## OBJECTIVE
Separate out the lines that hold "this".

## SUPPLIED DATA
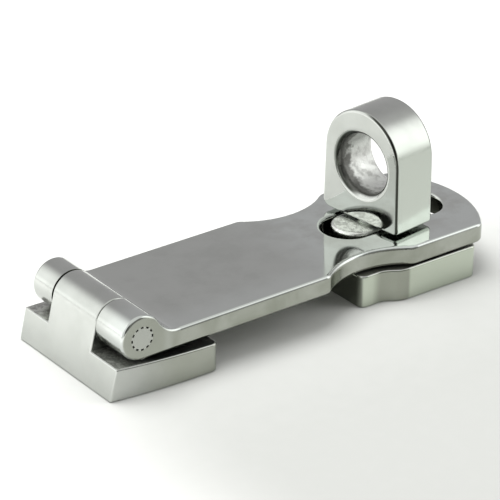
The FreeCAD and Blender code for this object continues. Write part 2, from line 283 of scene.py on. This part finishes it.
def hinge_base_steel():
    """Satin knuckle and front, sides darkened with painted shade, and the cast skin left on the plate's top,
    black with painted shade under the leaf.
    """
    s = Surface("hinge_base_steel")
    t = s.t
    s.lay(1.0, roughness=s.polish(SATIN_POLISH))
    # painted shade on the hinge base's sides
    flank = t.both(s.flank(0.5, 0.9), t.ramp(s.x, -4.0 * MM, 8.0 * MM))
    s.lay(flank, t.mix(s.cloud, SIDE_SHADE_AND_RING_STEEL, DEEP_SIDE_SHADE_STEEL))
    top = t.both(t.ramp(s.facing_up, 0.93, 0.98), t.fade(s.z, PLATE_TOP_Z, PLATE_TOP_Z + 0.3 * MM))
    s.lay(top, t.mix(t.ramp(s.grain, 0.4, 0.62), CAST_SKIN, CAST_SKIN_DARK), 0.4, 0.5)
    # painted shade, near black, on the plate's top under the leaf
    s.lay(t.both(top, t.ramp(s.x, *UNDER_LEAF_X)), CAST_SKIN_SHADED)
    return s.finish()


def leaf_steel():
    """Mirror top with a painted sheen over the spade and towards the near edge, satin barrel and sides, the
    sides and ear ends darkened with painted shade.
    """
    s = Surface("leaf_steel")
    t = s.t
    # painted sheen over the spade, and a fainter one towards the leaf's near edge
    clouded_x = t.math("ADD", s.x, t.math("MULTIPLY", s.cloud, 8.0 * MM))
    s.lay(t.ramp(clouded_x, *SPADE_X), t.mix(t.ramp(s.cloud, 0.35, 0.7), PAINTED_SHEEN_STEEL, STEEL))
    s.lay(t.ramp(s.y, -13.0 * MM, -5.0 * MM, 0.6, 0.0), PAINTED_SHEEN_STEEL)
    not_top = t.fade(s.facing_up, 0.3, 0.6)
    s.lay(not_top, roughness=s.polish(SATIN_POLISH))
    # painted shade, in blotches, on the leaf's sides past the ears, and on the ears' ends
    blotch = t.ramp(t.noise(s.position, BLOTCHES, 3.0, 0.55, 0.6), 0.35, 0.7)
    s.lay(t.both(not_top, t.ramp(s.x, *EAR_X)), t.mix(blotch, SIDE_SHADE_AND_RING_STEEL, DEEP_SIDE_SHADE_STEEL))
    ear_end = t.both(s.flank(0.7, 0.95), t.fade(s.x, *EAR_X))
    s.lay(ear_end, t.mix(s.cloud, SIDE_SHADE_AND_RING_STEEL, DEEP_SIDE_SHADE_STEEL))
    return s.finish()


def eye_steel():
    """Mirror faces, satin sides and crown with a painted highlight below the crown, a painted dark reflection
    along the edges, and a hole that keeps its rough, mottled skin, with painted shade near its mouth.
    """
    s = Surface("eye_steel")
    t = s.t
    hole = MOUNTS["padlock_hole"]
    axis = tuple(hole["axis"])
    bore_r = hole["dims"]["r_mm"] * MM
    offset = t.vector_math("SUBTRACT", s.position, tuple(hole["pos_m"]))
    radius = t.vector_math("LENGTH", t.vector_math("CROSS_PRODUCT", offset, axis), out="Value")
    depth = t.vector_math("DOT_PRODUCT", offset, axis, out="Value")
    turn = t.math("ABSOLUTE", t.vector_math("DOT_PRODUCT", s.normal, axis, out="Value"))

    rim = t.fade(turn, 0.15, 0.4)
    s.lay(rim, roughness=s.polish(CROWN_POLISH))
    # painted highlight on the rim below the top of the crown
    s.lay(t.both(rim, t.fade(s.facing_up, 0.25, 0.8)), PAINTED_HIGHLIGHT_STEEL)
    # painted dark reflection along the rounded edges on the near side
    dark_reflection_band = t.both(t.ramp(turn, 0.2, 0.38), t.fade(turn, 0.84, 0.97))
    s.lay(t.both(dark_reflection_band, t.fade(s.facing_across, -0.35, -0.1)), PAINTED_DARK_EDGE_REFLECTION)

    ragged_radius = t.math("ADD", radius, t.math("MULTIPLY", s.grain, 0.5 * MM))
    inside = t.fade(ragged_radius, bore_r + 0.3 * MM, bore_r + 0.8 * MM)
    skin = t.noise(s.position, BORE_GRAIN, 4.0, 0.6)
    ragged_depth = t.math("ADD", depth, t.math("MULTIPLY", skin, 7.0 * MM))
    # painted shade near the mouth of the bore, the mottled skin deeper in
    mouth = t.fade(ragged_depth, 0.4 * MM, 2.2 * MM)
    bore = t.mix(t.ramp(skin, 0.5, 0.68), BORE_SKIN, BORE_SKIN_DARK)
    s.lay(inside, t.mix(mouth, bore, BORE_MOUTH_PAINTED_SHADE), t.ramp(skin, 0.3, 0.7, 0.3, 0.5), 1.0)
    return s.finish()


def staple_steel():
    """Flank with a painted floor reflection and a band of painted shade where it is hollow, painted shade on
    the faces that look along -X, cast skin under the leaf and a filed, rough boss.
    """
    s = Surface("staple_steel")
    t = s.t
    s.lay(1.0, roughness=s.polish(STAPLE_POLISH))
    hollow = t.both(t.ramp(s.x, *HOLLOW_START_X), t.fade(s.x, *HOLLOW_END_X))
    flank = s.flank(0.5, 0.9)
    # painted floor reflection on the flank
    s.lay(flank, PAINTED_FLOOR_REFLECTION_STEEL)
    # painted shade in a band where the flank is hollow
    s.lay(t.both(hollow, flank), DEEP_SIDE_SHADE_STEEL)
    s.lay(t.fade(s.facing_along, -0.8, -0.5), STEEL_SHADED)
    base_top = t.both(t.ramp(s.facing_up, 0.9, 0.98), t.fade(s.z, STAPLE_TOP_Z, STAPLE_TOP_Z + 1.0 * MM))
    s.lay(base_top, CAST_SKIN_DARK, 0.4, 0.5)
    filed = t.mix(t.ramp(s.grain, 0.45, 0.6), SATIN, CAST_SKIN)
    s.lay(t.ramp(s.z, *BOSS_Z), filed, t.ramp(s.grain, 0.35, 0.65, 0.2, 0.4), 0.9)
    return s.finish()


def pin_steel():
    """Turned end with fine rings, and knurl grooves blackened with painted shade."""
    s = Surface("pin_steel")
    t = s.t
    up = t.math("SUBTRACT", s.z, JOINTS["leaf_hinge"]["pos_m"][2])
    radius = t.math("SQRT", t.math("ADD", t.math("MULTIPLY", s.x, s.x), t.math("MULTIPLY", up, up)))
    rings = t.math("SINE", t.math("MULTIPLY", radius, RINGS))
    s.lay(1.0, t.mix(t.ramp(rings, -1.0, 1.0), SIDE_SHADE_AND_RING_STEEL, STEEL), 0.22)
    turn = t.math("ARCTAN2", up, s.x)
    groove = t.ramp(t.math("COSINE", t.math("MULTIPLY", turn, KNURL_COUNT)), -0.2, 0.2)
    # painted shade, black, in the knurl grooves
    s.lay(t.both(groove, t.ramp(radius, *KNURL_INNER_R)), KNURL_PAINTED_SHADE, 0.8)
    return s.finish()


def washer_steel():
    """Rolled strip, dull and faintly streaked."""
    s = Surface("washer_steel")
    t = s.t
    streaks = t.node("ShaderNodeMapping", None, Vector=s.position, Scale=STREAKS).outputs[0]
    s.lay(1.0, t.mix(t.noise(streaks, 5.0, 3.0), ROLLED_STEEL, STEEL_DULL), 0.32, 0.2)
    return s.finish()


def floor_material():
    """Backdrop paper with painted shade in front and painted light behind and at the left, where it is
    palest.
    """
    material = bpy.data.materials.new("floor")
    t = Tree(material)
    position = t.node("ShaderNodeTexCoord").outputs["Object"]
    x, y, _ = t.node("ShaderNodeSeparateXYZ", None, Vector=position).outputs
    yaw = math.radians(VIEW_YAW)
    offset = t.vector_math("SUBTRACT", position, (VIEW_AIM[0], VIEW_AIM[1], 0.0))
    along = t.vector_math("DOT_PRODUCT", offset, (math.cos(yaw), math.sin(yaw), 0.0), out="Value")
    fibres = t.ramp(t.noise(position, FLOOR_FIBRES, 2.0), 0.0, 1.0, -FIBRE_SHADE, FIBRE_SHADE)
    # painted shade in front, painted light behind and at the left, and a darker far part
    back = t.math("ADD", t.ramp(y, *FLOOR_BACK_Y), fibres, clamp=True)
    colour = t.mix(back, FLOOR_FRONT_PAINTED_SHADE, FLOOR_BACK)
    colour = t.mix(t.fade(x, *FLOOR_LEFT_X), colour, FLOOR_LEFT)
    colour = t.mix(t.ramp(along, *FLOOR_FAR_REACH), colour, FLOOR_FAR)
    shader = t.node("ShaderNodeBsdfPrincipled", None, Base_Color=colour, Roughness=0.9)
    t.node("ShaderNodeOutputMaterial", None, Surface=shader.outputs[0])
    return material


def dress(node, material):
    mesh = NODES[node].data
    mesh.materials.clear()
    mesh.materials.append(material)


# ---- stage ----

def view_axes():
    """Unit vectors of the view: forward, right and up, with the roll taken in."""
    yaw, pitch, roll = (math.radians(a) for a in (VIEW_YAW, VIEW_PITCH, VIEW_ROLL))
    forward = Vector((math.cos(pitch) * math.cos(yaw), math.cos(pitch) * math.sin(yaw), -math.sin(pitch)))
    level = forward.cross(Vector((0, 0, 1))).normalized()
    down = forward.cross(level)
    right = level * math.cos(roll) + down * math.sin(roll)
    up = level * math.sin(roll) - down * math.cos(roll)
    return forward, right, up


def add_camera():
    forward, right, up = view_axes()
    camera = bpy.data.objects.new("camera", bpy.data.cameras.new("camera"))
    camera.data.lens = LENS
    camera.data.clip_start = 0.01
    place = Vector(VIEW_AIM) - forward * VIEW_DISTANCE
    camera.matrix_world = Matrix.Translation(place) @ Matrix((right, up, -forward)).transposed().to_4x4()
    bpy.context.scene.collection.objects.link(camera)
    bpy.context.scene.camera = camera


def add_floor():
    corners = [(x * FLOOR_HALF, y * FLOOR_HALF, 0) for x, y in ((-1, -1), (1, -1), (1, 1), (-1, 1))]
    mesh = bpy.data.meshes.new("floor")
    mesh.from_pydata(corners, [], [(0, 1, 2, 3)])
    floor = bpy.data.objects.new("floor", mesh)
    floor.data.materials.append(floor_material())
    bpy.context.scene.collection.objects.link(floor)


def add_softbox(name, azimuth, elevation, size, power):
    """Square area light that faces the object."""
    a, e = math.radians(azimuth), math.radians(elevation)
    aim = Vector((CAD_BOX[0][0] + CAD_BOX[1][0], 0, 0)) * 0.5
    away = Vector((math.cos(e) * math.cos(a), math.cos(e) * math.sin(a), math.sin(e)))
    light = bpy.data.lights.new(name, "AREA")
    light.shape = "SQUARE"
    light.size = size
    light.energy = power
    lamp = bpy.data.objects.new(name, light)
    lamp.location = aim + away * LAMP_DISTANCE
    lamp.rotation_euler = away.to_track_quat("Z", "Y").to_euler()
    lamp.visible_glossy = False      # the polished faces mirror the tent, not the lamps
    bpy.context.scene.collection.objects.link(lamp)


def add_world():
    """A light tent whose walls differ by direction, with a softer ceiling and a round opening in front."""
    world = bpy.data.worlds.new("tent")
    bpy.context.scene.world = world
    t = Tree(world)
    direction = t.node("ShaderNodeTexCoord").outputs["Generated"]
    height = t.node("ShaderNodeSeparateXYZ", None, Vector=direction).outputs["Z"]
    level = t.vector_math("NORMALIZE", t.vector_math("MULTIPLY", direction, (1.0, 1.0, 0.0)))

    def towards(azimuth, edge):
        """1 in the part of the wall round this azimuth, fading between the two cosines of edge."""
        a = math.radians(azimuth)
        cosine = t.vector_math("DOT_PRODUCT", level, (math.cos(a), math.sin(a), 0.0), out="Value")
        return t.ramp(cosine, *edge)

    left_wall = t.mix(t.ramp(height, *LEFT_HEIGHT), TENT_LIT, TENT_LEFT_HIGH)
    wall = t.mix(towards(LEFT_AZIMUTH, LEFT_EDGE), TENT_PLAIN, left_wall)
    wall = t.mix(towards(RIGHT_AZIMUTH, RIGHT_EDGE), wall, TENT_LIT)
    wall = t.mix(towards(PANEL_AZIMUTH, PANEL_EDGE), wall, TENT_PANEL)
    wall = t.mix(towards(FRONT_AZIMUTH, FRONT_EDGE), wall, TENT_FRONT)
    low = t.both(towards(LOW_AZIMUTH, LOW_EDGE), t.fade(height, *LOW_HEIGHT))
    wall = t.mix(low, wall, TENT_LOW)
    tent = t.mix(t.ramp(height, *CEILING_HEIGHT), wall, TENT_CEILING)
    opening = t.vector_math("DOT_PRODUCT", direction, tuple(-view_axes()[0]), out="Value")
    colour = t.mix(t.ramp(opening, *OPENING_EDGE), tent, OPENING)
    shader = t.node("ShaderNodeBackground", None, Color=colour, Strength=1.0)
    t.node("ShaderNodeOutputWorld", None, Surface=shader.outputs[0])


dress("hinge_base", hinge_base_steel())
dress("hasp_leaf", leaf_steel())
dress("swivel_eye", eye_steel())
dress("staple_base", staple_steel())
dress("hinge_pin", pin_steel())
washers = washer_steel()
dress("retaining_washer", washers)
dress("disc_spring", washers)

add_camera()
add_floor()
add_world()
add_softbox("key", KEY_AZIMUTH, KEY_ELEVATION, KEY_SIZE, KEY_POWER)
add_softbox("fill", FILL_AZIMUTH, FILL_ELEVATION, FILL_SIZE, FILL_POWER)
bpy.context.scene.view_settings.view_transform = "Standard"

## EXERCISE RESPONSE
The FreeCAD and Blender code for this object continues. Write part 2, from line 283 of scene.py on. This part finishes it.
        """1 in the part of the wall round this azimuth, fading between the two cosines of edge."""